• What to produce
Repeat, exactly, the run of lines that opens with the line containing "for level, name" and closes with the line containing "obj.matrix_parent_inverse = Matrix.Identity(4)", and leave all other lines out.

• Given information
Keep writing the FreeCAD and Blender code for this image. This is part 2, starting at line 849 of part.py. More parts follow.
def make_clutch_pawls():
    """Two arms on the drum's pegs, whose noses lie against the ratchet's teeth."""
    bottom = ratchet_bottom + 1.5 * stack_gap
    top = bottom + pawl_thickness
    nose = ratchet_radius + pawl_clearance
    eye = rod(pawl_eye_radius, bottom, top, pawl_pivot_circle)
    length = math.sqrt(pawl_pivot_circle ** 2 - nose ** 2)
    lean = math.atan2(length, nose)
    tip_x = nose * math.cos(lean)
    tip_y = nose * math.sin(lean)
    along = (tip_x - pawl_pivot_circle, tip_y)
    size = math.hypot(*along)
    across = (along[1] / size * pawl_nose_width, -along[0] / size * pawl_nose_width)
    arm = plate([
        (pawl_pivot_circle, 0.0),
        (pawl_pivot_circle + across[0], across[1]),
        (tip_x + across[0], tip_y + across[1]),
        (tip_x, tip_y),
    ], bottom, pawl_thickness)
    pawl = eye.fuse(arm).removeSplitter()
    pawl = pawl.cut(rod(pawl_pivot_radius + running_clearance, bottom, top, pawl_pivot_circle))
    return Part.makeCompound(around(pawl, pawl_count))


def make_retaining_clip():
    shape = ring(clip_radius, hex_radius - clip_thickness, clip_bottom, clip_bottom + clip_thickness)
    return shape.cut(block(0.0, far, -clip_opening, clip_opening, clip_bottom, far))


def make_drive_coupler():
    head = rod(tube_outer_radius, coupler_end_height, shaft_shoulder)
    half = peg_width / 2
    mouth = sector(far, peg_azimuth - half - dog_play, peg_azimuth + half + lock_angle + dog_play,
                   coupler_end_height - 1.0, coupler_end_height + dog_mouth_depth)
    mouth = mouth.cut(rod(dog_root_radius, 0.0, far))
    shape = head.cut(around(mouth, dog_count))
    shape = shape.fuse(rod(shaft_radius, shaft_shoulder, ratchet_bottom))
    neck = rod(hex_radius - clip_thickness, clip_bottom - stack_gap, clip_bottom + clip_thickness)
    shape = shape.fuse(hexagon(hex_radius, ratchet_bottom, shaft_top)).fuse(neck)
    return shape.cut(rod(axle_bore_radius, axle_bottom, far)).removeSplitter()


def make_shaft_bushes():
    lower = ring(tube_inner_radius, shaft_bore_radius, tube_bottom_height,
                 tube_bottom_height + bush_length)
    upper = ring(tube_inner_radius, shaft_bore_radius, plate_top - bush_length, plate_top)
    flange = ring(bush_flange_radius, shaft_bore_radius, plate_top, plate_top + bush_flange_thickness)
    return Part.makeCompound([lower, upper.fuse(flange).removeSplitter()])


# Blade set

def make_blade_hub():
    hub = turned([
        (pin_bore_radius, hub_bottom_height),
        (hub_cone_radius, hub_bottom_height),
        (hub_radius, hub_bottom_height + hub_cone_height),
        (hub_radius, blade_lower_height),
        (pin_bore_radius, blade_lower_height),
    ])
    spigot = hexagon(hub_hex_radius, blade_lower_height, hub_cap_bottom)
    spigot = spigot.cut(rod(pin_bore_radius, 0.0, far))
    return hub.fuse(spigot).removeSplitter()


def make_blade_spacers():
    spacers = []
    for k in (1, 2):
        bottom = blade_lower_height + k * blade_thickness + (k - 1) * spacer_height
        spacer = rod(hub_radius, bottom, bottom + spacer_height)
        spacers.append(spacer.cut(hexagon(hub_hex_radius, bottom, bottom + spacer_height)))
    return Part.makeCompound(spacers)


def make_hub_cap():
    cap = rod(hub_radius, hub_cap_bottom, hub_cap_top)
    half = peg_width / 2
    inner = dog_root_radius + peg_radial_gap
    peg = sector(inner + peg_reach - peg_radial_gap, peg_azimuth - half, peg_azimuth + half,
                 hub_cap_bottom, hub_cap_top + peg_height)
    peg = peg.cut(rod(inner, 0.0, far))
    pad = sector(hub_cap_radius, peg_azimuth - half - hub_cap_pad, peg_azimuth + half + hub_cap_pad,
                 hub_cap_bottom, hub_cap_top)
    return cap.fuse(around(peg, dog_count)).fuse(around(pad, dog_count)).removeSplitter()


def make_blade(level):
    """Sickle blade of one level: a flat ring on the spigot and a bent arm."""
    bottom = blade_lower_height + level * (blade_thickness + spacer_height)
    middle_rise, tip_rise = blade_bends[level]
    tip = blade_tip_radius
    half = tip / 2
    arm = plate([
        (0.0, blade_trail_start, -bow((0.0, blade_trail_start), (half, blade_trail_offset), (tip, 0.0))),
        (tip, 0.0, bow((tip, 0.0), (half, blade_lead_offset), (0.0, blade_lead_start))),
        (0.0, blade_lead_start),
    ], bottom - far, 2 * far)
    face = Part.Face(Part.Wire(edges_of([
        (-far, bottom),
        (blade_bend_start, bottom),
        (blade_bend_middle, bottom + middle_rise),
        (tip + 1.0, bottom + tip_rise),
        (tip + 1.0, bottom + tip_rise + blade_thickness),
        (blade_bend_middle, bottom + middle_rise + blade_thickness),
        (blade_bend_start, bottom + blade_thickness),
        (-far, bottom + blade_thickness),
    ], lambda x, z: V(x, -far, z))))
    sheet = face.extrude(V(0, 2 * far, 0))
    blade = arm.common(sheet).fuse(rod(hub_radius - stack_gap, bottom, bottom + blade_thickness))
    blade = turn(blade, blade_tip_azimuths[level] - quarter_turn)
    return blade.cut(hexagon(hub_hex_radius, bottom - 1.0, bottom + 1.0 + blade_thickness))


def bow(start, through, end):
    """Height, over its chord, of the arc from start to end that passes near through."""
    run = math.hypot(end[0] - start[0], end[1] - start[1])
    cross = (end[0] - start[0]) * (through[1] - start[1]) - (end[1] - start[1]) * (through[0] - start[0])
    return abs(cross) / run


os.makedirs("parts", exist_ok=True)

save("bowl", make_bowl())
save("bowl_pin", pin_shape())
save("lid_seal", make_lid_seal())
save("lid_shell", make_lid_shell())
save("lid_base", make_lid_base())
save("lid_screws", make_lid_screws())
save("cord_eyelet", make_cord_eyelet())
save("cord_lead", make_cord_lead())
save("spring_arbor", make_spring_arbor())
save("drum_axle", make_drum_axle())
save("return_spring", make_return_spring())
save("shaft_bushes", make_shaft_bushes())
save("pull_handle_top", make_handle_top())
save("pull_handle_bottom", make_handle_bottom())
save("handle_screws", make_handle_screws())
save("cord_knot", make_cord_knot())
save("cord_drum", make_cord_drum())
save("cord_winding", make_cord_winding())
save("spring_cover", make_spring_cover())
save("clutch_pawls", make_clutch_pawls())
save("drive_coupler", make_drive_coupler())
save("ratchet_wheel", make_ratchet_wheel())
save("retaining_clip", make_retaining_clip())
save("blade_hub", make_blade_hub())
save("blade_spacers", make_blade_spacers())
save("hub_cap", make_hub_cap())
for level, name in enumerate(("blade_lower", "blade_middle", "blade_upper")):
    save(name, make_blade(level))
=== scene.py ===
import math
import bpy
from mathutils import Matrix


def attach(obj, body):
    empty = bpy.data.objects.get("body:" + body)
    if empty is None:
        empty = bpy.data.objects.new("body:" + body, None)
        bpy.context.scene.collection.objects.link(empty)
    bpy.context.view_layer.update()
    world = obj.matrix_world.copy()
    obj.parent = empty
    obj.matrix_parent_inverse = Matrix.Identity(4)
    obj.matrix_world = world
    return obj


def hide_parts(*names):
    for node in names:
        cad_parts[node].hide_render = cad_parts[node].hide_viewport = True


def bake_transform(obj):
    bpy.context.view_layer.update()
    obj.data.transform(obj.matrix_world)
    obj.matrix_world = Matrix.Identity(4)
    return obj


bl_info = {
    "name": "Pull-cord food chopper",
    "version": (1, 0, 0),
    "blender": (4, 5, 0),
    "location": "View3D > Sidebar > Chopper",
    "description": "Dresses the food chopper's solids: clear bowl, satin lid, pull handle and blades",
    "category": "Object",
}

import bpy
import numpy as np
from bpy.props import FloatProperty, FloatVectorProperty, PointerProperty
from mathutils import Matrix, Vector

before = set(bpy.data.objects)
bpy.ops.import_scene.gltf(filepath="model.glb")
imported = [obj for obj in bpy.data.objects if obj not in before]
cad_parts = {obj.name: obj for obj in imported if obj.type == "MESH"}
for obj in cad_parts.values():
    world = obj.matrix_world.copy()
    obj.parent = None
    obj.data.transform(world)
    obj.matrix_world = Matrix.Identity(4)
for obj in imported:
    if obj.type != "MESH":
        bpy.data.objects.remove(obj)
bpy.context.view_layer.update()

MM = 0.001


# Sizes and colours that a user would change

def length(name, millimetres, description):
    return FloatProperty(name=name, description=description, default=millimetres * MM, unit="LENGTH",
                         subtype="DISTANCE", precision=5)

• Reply
for level, name in enumerate(("blade_lower", "blade_middle", "blade_upper")):
    save(name, make_blade(level))
=== scene.py ===
import math
import bpy
from mathutils import Matrix


def attach(obj, body):
    empty = bpy.data.objects.get("body:" + body)
    if empty is None:
        empty = bpy.data.objects.new("body:" + body, None)
        bpy.context.scene.collection.objects.link(empty)
    bpy.context.view_layer.update()
    world = obj.matrix_world.copy()
    obj.parent = empty
    obj.matrix_parent_inverse = Matrix.Identity(4)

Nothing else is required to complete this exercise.